■ TASK OBJECTIVE
Tally the lines that contain the string "scene" and give the number by itself.

↓

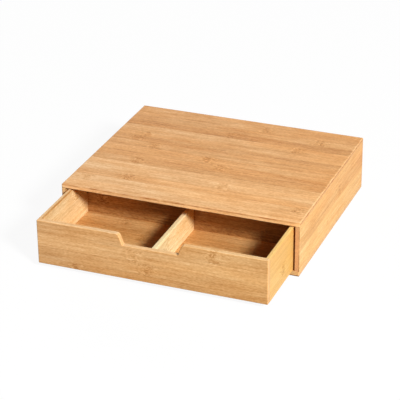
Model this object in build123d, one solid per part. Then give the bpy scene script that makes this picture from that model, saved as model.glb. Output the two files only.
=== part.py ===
from build123d import *
import os

# Coffee station organizer: a low bamboo casing that carries the machine on its lid,
# with one wide drawer, divided in four, that slides out of its open front.
# Millimetres. +Z is up, +Y points to the back, the origin is the centre of the casing's underside.

# Casing boards
CASING_WIDTH = 370.0
CASING_DEPTH = 312.0
CASING_HEIGHT = 85.0
TOP_THICKNESS = 6.0
BOTTOM_THICKNESS = 8.0
CASING_SIDE_THICKNESS = 7.0
CASING_BACK_THICKNESS = 6.0

# Running gaps of the drawer in the casing, and how far it stands open at rest
DRAWER_GAP_BESIDE = 3.0
DRAWER_GAP_BELOW = 0.3
DRAWER_GAP_ABOVE = 1.7
DRAWER_GAP_BEHIND = 3.0
DRAWER_OPEN = 105.0

# Drawer boards
FRONT_THICKNESS = 8.0
DRAWER_SIDE_THICKNESS = 6.0
DRAWER_BACK_THICKNESS = 7.0
FLOOR_THICKNESS = 4.0
FLOOR_HEIGHT = 5.5

# Dividers: a long one from front to back and a cross one from side to side
DIVIDER_THICKNESS = 7.0
DIVIDER_DROP = 20.3
FRONT_COMPARTMENT_DEPTH = 150.0

# Finger notch in the drawer front's upper edge
NOTCH_DEPTH = 16.5
NOTCH_BOTTOM_WIDTH = 84.0
NOTCH_SPLAY = 6.0
NOTCH_TOP_RADIUS = 5.5
NOTCH_BOTTOM_RADIUS = 2.0

# Rounded arrises that show, finer ones inside, and the small vee of the lid's joint with the sides
ARRIS_RADIUS = 1.2
INNER_ARRIS_RADIUS = 0.6
LID_JOINT_EASE = 0.3
LARGEST_ARRIS_SHARE = 0.3

# Joinery: grooves, housings and half laps are cut a little wider than what they take
GROOVE_DEPTH = 2.5
HOUSING_DEPTH = 2.0
JOINERY_CLEARANCE = 0.1

# Casing dowels
CASING_DOWEL_RADIUS = 2.0
CASING_DOWEL_LENGTH = 16.0
TOP_DOWEL_SINK = 3.6
BOTTOM_DOWEL_SINK = 5.0
BACK_DOWEL_SINK = 4.0
CASING_DOWEL_MARGIN = 30.0
CASING_DOWELS_PER_JOINT = 4
BACK_DOWEL_MARGIN = 16.0
BACK_DOWELS_PER_JOINT = 2

# Drawer dowels
DRAWER_DOWEL_RADIUS = 1.5
DRAWER_DOWEL_LENGTH = 14.0
FRONT_DOWEL_SINK = 5.0
DRAWER_BACK_DOWEL_SINK = 3.6
DRAWER_DOWEL_MARGIN = 13.0
DRAWER_DOWELS_PER_JOINT = 2

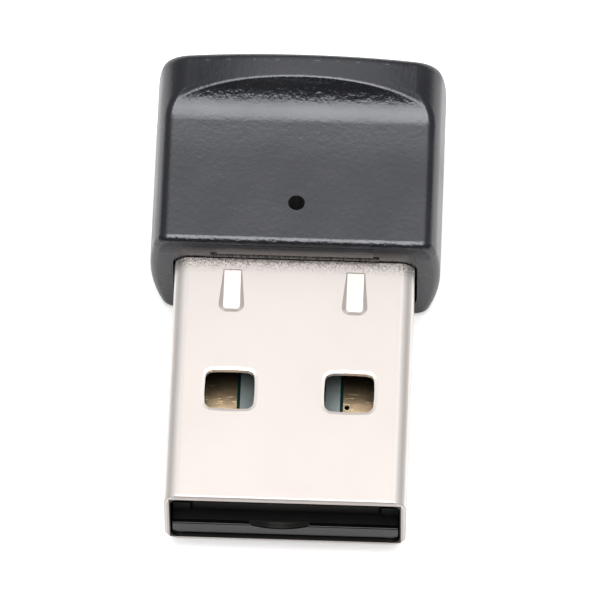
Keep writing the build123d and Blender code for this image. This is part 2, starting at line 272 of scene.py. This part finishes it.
capFinish = {
    "colour": rgb(0.013, 0.0135, 0.017),
    "worn": rgb(0.016, 0.0165, 0.02),
    "driftSize": 3.0,
    "roughness": (0.24, 0.29),
    "specular": 0.85,
    "tint": rgb(0.94, 0.95, 1.0),
    "grainCell": 0.1,
    "grainCoarse": 1.0,
    "grainDepth": 0.006,
    "pebbleCell": 0.18,
    "pebbleCoarse": 0.6,
    "pebbleDepth": 0.045,
    # sizes of the cap's own shape
    "scoopRise": 1.28,
    "scoopAngle": 65.0,
    "crownRadius": 22.0,
    "rearBow": 14.0,
    "waistHeight": 4.05,
    # front face: crowned, and painted with a warm reflection of the plug below it
    "frontTurn": (-0.999, -0.97),
    "leanHeights": (5.75, 6.8),
    "leanMiddle": (0.0, 0.6),
    "leanEnds": (0.03, 0.5),
    "leanEdge": (3.88, 4.0),
    "plugReflection": rgb(0.42, 0.385, 0.355),
    "reflectionHeights": (5.6, 6.55),
    "warmAside": 0.6,
    "reflectionEdge": (5.5, 6.1),
    # rounding between the front face and the deck
    "edgeShare": 0.7,
    "edgeStart": (0.05, 0.25),
    "edgeEnd": (0.9, 0.98),
    "edgeRear": 3.0,
    "edgeFoot": 6.3,
    # deck: it dips towards the scoop
    "deckTurn": (0.97, 0.999),
    "deckDip": (5.8, 8.1),
    "deckLean": (0.0, -0.045),
    "deckOver": 0.2,
    "deckUnder": 0.05,
    # scoop, all of it behind scoopAfter: rough in its steep part, duller at its foot
    "scoopAfter": 5.0,
    "scoopSlope": (0.4, 0.62),
    "scoopAside": (0.01, 0.05),
    "footRough": 0.05,
    "footTop": (7.5, 7.9),
    # crisp rim behind the scoop
    "rimDepth": (0.04, 0.2),
    "rimTurn": (-0.03, -0.005),
    "rimAside": (0.15, 0.3),
    # pinhole: its inside painted near black as shade
    "holeWall": (0.43, 0.45),
    "holeTop": 0.03,
    "holeShade": rgb(0.001, 0.001, 0.001),
    # broken pale line along the mould's parting: a painted highlight
    "partingGlint": rgb(0.09, 0.09, 0.095),
    "partingInset": 0.4,
    "partingWidth": (0.02, 0.05),
    "partingHeights": (7.6, 7.9),
    "partingCell": 0.5,
    "partingCut": (0.5, 0.66),
}
deckTop = crownTop - capFinish["scoopRise"] * mm


def frontShare(tree, normal, finish):
    # One where the normal points straight to the front.
    return span(tree, split(tree, normal)["Y"], *finish["frontTurn"], 1.0, 0.0)


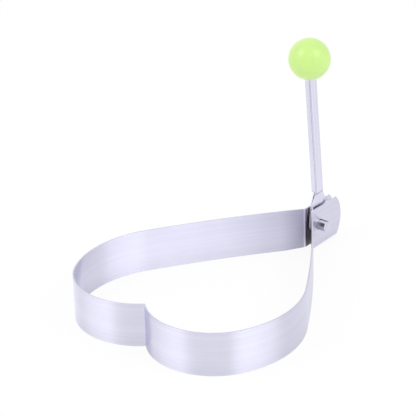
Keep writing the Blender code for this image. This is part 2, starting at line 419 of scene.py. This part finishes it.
def bent_half(band):
    """The +X half of the strip, bent arc by arc from its cross-section in the cleft."""
    arcs = heart_plan(band)
    apex = arcs[0][0][1] + band.cleft_radius
    low = BAND_BOX[0].z - band.height
    high = BAND_BOX[1].z + band.height
    near = apex - band.thickness / 2
    far = apex + band.thickness / 2
    section = [(0, near, low), (0, far, low), (0, far, high), (0, near, high)]
    piece = traced_face("heart_band", section)
    for (x, y), first, last, flats in arcs:
        spin(last - first, flats, (x, y, 0), (0, 0, 1))
    extrude((0, HINGE.y + band.ear_reach + band.height - arcs[-1][0][1], 0))
    select_where(piece, "FACE", lambda f: all(v.co.x < MERGE for v in f.verts))
    bpy.ops.mesh.delete(type="FACE")
    end_edit()
    return piece


def band_profile(band):
    """Side view that the bent strip is trimmed to, with its ears, as (y, z) points."""
    pin_y, pin_z = HINGE.y, HINGE.z
    rise = (band.height + band.peak_rise - pin_z) / sin(band.peak_turn)
    fall = (band.toe_lift - pin_z) / sin(band.toe_turn)
    outline = [(pin_y + band.ear_reach * x, pin_z + (rise if z > 0 else fall) * z)
               for x, z in arc((0, 0), 1, band.toe_turn, band.peak_turn, 48)]
    run = band.ear_reach * cos(band.peak_turn)
    tooth = band.height + band.tooth_height
    # Shares of the way from the pin to the peak
    dip, tooth_front, tooth_back, tooth_root = 0.841, 0.611, 0.437, 0.295
    edge = ((dip, band.height + band.dip_rise), (tooth_front, tooth - band.tooth_fall),
            (tooth_back, tooth), (tooth_root, band.height))
    outline += [(pin_y + run * place, z) for place, z in edge]
    fold_y = pin_y - band.pin_from_fold
    back = -(pin_y + band.ear_reach + band.height)
    outline += [(back, band.height), (back, 0), (fold_y - band.lift_run, 0),
                (fold_y, band.root_lift)]
    return outline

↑

■ RESULT BELOW
3